"Just keep her on mute," said Jacqui.

"Right. I love you, Jacqui-Bear."

"Love you too, Jule-bug."

Once Jules left the room, Jacqui winced. She knew it was coming. And come it did. Bunny rounded on her.

"Spill it."

"Spill what?"

"I know you were with my sister the other day. With your husband-to-be. Birdy wouldn't talk. Something about client confidentiality. Which means you're her client. What are you three cooking up?"

Jacqui could keep things from her sisters, but she couldn't keep anything from Bunny. The two of them were a couple of peas in a pod. Bunny was also the eldest sister. She'd understand.

"It's just temporary so?—"

"So that you'll get your inheritance."

Jacqui nodded.

Bunny cursed under her breath. "So you signed a prenup? Is that why you were at Birdy's?"

Jacqui nodded.

"Okay, at least you're being smart about this insanity. But are you sure? About him?"

Jacqui's thoughts drifted to Noah. The memory of their conversation in Birdy’s office came back to her, clear and poignant. His words had touched something deep within her, revealing layers of connection and care she hadn’t dared to acknowledge until that moment. He hadn't wanted anything from her. She'd never experienced that before. Except with Bunny.

"It's going to be all right. If not, Birdy will rake him over the coals and then hand him off to you."

That seemed to satisfy her best friend. "All right, but if you need an out, you give me a signal, and I'll object so loud and fast it'll make his head spin."

"I love you."

"Love you, too. You insane woman."

"I'm getting married."

"You look beautiful."

Jacqui looked at herself in the mirror again. She did look beautiful. She wondered what Noah would think. Then she immediately shut that kind of thinking down.

A gentle knock on the door pulled her from her reverie. "Jacqui, are you ready?" Jules' voice, tinged with excitement, filtered through the door.

As Jacqui stepped through the softly lit corridor leading to the small, flower-adorned arch where Noah waited, her mind wandered back to the days of her childhood, to the love she had observed between her parents. It had been a gentle, steadfast sort of love, one that filled the corners of her childhood home with laughter and warmth. Her father’s eyes would light up whenever her mother walked into the room, and her mother’s laughter was a frequent, comforting sound that echoed through the hallways.

That warmth had dimmed far too soon, extinguished by a sudden, tragic twist of fate when her mother passed away from an aggressive form of cancer. The shock had barely worn off when, less than a year later, her father followed, his heart seemingly unable to bear the weight of his grief. Jacqui had always believed he'd held on just long enough to ensure she was old enough to take custody of Jules and Jami, to keep them together as a family.

The losses had seeded a deep wariness about love in Jacqui’s heart. To her, love was a dangerous, debilitating force that could tear you apart from the inside, leaving nothing but sorrow in its wake. This wariness had shaped her into a woman who viewed relationships as transactions, safeguards against loneliness rather than genuine emotional connections. Today, her impending marriage to Noah was framed in her mind as a strategic move for financial stability, not a leap of faith in love.

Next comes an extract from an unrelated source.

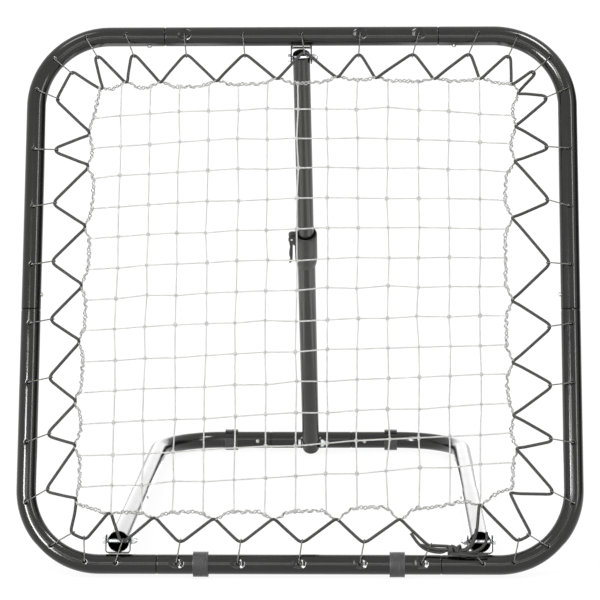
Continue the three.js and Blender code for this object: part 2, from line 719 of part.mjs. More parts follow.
function clampCollar() {
  const radius = collarDiameter / 2;
  const lowerBore = lowerStrutDiameter / 2 + fitGap;
  const upperBore = upperStrutDiameter / 2 + fitGap;
  const top = collarBottom + collarLength;
  const rim = 3;
  const funnel = 7;
  const outline = [
    [lowerBore, collarBottom], [lowerBore + 1.4, collarBottom], [radius, collarBottom + collarTaper],
    [radius, top - rim], [radius - 2, top], [upperBore, top - funnel],
    [upperBore, lowerStrutTop + fitGap], [lowerBore, lowerStrutTop + fitGap], [lowerBore, collarBottom]];
  const sleeveSides = 16;
  const sleeve = new THREE.LatheGeometry(outline.map(([r, z]) => new THREE.Vector2(r, z)), sleeveSides)
    .rotateX(Math.PI / 2);
  const pieces = [sleeve];
  const lug = new THREE.Shape();
  const lugRadius = 6.4;
  lug.moveTo(-radius + 3.4, leverHeight - lugRadius - 12);
  lug.lineTo(-radius + 3.4, leverHeight + lugRadius);
  lug.lineTo(-leverPinOffset, leverHeight + lugRadius);
  lug.absarc(-leverPinOffset, leverHeight, lugRadius, Math.PI / 2, Math.PI, false);
  lug.lineTo(-leverPinOffset - lugRadius, leverHeight - 4);
  lug.lineTo(-radius + 3.4, leverHeight - lugRadius - 12);
  for (const sign of [-1, 1]) {
    const y = sign * (leverWidth / 2 + fitGap + lugThickness / 2);
    pieces.push(plateAcrossY(lug, lugThickness, y));
  }
  const bore = rod(at(0, 0, leverHeight - 3 * lugRadius - 4), at(0, 0, top + 2), upperBore, sleeveSides);
  const windowHeight = 2 * (camRadius + 2.6);
  const windowCut = box(radius, leverWidth + 2 * fitGap, windowHeight, -radius, 0, leverHeight - 0.8);
  const pinBore = rod(at(-leverPinOffset, -collarDiameter / 2, leverHeight),
    at(-leverPinOffset, collarDiameter / 2, leverHeight), leverPinDiameter / 2 + fitGap, buttonSides);
  return cut(join(...pieces), bore, windowCut, pinBore);
}

// The lever folds down along the collar; its round head sits off centre on the pin and bears on the tube.
function clampLever() {
  const camShift = leverPinOffset - upperStrutDiameter / 2 - fitGap - camRadius;
  const inner = -collarDiameter / 2 - fitGap - 0.4;
  const outerFace = -leverPinOffset - 5.2;
  const outline = new THREE.Shape();
  outline.absarc(-leverPinOffset + camShift, leverHeight, camRadius, -Math.PI / 2, Math.PI, false);
  outline.lineTo(outerFace + 1.5, leverHeight - 14);
  outline.lineTo(outerFace + 0.6, leverHeight - leverLength + 16);
  outline.lineTo(outerFace - 2.6, leverHeight - leverLength);
  outline.lineTo(outerFace + 1.2, leverHeight - leverLength - 1);
  outline.lineTo(inner - 2, leverHeight - leverLength + 16);
  outline.lineTo(inner - 1, leverHeight - camRadius - 6);
  outline.closePath();
  const ends = [-leverWidth, leverWidth].map((y) => at(-leverPinOffset, y, leverHeight));
  const pinBore = rod(...ends, leverPinDiameter / 2 + fitGap, buttonSides);
  return cut(plateAcrossY(outline, leverWidth, 0, 7), pinBore);
}

function clampLeverPin() {
  const half = leverWidth / 2 + fitGap + lugThickness + 0.8;
  const ends = [-half, half].map((y) => at(-leverPinOffset, y, leverHeight));
  return rod(...ends, leverPinDiameter / 2, buttonSides);
}

// ---- finishes ----

function finish(color, roughness, metalness) {
  return () => new THREE.MeshStandardMaterial({ color, roughness, metalness });
}
const blackPaint = finish(0x1c1c1b, 0.25, 0.2);
const strutPaint = finish(0x26261f, 0.3, 0.2);
const greyPlastic = finish(0x77777a, 0.6, 0);
const blackPlastic = finish(0x2a2a2a, 0.55, 0);
const zinc = finish(0xc4c6c8, 0.35, 0.9);
const netTwine = finish(0xe6e6e2, 0.85, 0);
const elasticCover = finish(0x35352f, 0.8, 0);

function addTo(group, name, geometry, material) {
  const mesh = new THREE.Mesh(geometry, material());
  mesh.name = name;
  group.add(mesh);
}

// ---- assembly ----

const rebounder = new THREE.Group();
const frameGroup = new THREE.Group();
const baseGroup = new THREE.Group();
const strutGroup = new THREE.Group();
rebounder.add(frameGroup, baseGroup, strutGroup);

// The frame turns about its bottom tube's axis; the base hangs from the leg pivots.
const lean = leanAngle * deg;
const pivotY = bracketReach * Math.sin(lean);
const pivotZ = bracketReach * Math.cos(lean);
const baseSlope = Math.asin(pivotZ / baseDepth);
const rearTubeY = pivotY + baseDepth * Math.cos(baseSlope);
const strutFootY = pivotY + (baseDepth - bracketReach) * Math.cos(baseSlope);
const strutFootZ = pivotZ - (baseDepth - bracketReach) * Math.sin(baseSlope);
const strutHeadY = (frameSpan - bracketReach) * Math.sin(lean);
const strutHeadZ = (frameSpan - bracketReach) * Math.cos(lean);
const strutLength = Math.hypot(strutHeadY - strutFootY, strutHeadZ - strutFootZ);
const strutLean = Math.atan2(strutFootY - strutHeadY, strutHeadZ - strutFootZ);
const middleY = rearTubeY / 2;
const restHeight = footRadius - footSoleDepth;

frameGroup.position.set(0, -middleY, restHeight);
frameGroup.rotation.x = -lean;
baseGroup.position.set(0, pivotY - middleY, restHeight + pivotZ);
baseGroup.rotation.x = -baseSlope;
strutGroup.position.set(0, strutFootY - middleY, restHeight + strutFootZ);
strutGroup.rotation.x = strutLean;

// front frame
addTo(frameGroup, "frame_top_tube", straightFrameTube(topZ, "top"), blackPaint);
addTo(frameGroup, "frame_bottom_tube", straightFrameTube(0, "bottom"), blackPaint);
for (const row of ["top", "bottom"]) {
  for (const side of ["left", "right"]) {
    addTo(frameGroup, `frame_corner_tube_${row}_${side}`, cornerFrameTube(side, row), blackPaint);
  }
}
frameButtons.forEach((button) => {
  const shape = snapButton(button.spot, button.facing, button.along, maleRadius - tubeWall);
  addTo(frameGroup, `snap_button_${button.name}`, shape, zinc);
});
const sideNames = [["left", -1], ["right", 1]];
const legBracketInner = legDiameter + 2 * bracketSideGap;
const legBracketOuter = legBracketInner + 2 * bracketWall;
for (const [side, sign] of sideNames) {
  const x = sign * legX;
  addTo(frameGroup, `leg_bracket_${side}`, uBracket(legBracketInner, x), blackPaint);
  addTo(frameGroup, `leg_pivot_bolt_${side}`, pivotBolt(x, bracketReach, legBracketOuter, sign), zinc);
  addTo(frameGroup, `leg_pivot_nut_${side}`, lockNut(x, bracketReach, legBracketOuter, sign), zinc);
  addTo(frameGroup, `front_foot_${side}`, ringFoot(sign * frontFootOffset, lean), greyPlastic);
}
const topBracketInner = upperStrutDiameter + 2 * bracketSideGap;
const topBracketOuter = topBracketInner + 2 * bracketWall;
const hangFromTop = (geometry) => geometry.rotateX(Math.PI).translate(0, 0, topZ);
addTo(frameGroup, "strut_top_bracket", hangFromTop(uBracket(topBracketInner, 0, 1)), blackPaint);
addTo(frameGroup, "strut_top_bolt", hangFromTop(pivotBolt(0, bracketReach, topBracketOuter, -1)), zinc);
addTo(frameGroup, "strut_top_nut", hangFromTop(lockNut(0, bracketReach, topBracketOuter, -1)), zinc);
addTo(frameGroup, "net", netSolid(), netTwine);
const elasticRoute = cordRoute();
addTo(frameGroup, "elastic_cord", sweep(elasticRoute, cordDiameter / 2, cordSides), elasticCover);
console.log(`elastic cord: least gap to itself ${leastSelfGap(elasticRoute).toFixed(2)} mm`);

// base: origin on the leg pivots, +y back along the legs
const legButtonY = legJointDepth - buttonSetback;
const rearButtonX = rearJointX + buttonSetback;
const baseButtons = [
  { name: "leg_left", spot: at(-legX, legButtonY, 0), facing: at(1, 0, 0), along: at(0, 1, 0) },
  { name: "leg_right", spot: at(legX, legButtonY, 0), facing: at(-1, 0, 0), along: at(0, 1, 0) },
  { name: "rear_left", spot: at(-rearButtonX, baseDepth, 0), facing: at(0, -1, 0), along: at(1, 0, 0) },
  { name: "rear_right", spot: at(rearButtonX, baseDepth, 0), facing: at(0, -1, 0), along: at(-1, 0, 0) },
];
const baseButtonHoles = Object.fromEntries(
  baseButtons.map((button) => [button.name, buttonHole(button.spot, button.facing)]));
for (const [side, sign] of sideNames) {
  const x = sign * legX;
  const pin = rod(at(x - legDiameter, 0, 0), at(x + legDiameter, 0, 0), boltBoreRadius, boltSides);
  const leg = hollowTube([at(x, -legNose, 0), at(x, legJointDepth, 0)], legDiameter / 2, legWall,
    { holes: [pin, baseButtonHoles[`leg_${side}`]] });
  addTo(baseGroup, `base_leg_${side}`, leg, blackPaint);
  const start = at(x, legJointDepth - jointInsert, 0);
  const line = cornerLine(start, at(x, baseDepth, 0), at(sign * rearJointX, baseDepth, 0));
  const corner = hollowTube(line, tubeRadius, tubeWall,
    { holes: [baseButtonHoles[`leg_${side}`], baseButtonHoles[`rear_${side}`]] });
  addTo(baseGroup, `base_corner_tube_${side}`, corner, blackPaint);
}
const rearLine = [at(-rearJointX, baseDepth, 0), at(rearJointX, baseDepth, 0)];
const rearHoles = [baseButtonHoles.rear_left, baseButtonHoles.rear_right];
addTo(baseGroup, "base_centre_tube", hollowTube(rearLine, tubeRadius, tubeWall,
  { maleStart: true, maleEnd: true, holes: rearHoles }), blackPaint);
baseButtons.forEach((button) => {
  const inner = (button.name.startsWith("leg") ? tubeRadius : maleRadius) - tubeWall;
  const shape = snapButton(button.spot, button.facing, button.along, inner);
  addTo(baseGroup, `snap_button_${button.name}`, shape, zinc);
});
const rearBracketInner = lowerStrutDiameter + 2 * bracketSideGap;
const rearBracketOuter = rearBracketInner + 2 * bracketWall;
const forwardFromRear = (geometry) => geometry.rotateX(Math.PI / 2).translate(0, baseDepth, 0);
addTo(baseGroup, "strut_rear_bracket", forwardFromRear(uBracket(rearBracketInner, 0, -1)), blackPaint);
addTo(baseGroup, "strut_rear_bolt", forwardFromRear(pivotBolt(0, bracketReach, rearBracketOuter, -1)), zinc);
addTo(baseGroup, "strut_rear_nut", forwardFromRear(lockNut(0, bracketReach, rearBracketOuter, -1)), zinc);
for (const [side, sign] of sideNames) {
  const foot = ringFoot(sign * rearFootOffset, baseSlope).translate(0, baseDepth, 0);
  addTo(baseGroup, `rear_foot_${side}`, foot, greyPlastic);
}

// strut
addTo(strutGroup, "strut_lower_tube", lowerStrutTube(), strutPaint);
addTo(strutGroup, "strut_end_plug", strutEndPlug(), blackPlastic);
addTo(strutGroup, "strut_upper_tube", upperStrutTube(strutLength), strutPaint);
addTo(strutGroup, "strut_guide", strutGuide(strutLength), blackPlastic);
addTo(strutGroup, "clamp_collar", clampCollar(), blackPlastic);
addTo(strutGroup, "clamp_lever", clampLever(), blackPlastic);
addTo(strutGroup, "clamp_lever_pin", clampLeverPin(), zinc);

export default rebounder;
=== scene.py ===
from math import asin, atan2, ceil, cos, exp, hypot, pi, radians, sin, sqrt

import bmesh
import bpy
import numpy as np
from mathutils import Matrix, Vector


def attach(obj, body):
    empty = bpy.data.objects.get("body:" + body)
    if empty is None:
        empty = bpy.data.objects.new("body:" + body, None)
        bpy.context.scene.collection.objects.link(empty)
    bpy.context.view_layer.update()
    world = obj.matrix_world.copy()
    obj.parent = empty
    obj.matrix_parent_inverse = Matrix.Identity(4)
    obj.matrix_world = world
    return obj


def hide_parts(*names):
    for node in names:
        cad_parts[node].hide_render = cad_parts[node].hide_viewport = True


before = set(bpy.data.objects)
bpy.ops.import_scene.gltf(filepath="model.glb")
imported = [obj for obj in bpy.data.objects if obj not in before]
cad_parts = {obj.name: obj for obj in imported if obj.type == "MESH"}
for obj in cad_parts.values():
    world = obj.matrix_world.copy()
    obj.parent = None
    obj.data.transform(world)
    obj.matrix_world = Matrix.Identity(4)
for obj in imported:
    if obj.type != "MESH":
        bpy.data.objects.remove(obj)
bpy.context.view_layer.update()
mm = 0.001

# The real object's main sizes in millimetres, as in the part's source but for a cord 0.5 mm thicker
layout = {
    "frameSpan": 965, "cornerRadius": 132.5, "tubeRadius": 17.5, "tubeWall": 1.5, "lean": 21,
    "straightTube": 500, "sideJoint": 455, "bracketReach": 41, "legSpacing": 634, "baseDepth": 1000,
    "legRadius": 19, "legWall": 1.2, "legJoint": 405, "legNose": 7, "rearHalf": 86, "footRadius": 22.5,
    "soleDepth": 1, "netWidth": 772, "netHeight": 797, "netDepth": -10, "cells": 14, "cordDiameter": 5.5,
}
span, corner, tubeR = layout["frameSpan"], layout["cornerRadius"], layout["tubeRadius"]
reach, baseDepth, rearHalf = layout["bracketReach"], layout["baseDepth"], layout["rearHalf"]
half = span / 2
jointX = layout["straightTube"] / 2
legX = layout["legSpacing"] / 2
bothSides = (("left", -1), ("right", 1))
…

As she approached the sun-drenched patio where the ceremony was set, her thoughts were interrupted by her first glimpse of Noah waiting for her. He was clad in his military uniform. The white suit highlighted the broad set of his shoulders and the quiet strength that emanated from his stance. Seeing him like this—so handsome, so ready, so hers—made her heart perform a traitorous leap. For a moment, Jacqui’s carefully constructed defenses wavered, and warmth seeped through the cracks of her guarded heart.

ChapterThirteen

Noah stood at the altar, his best man Fish beside him, both decked out in their dress whites that fit slightly tighter after these last couple of years. Neither man had grown a dad bod. Instead, civilian life seemed to have made them bigger. Probably all that sleep they were getting these days. There was something to be said about rest days in the adrenaline and exercise cycles.

The town church was quaint. Beams of sunlight streamed through the stained glass windows. The beams cast colorful patterns on the polished wooden pews where their closest friends and family sat. Well, Jacqui's closest friends and family. Noah only knew one soul in here.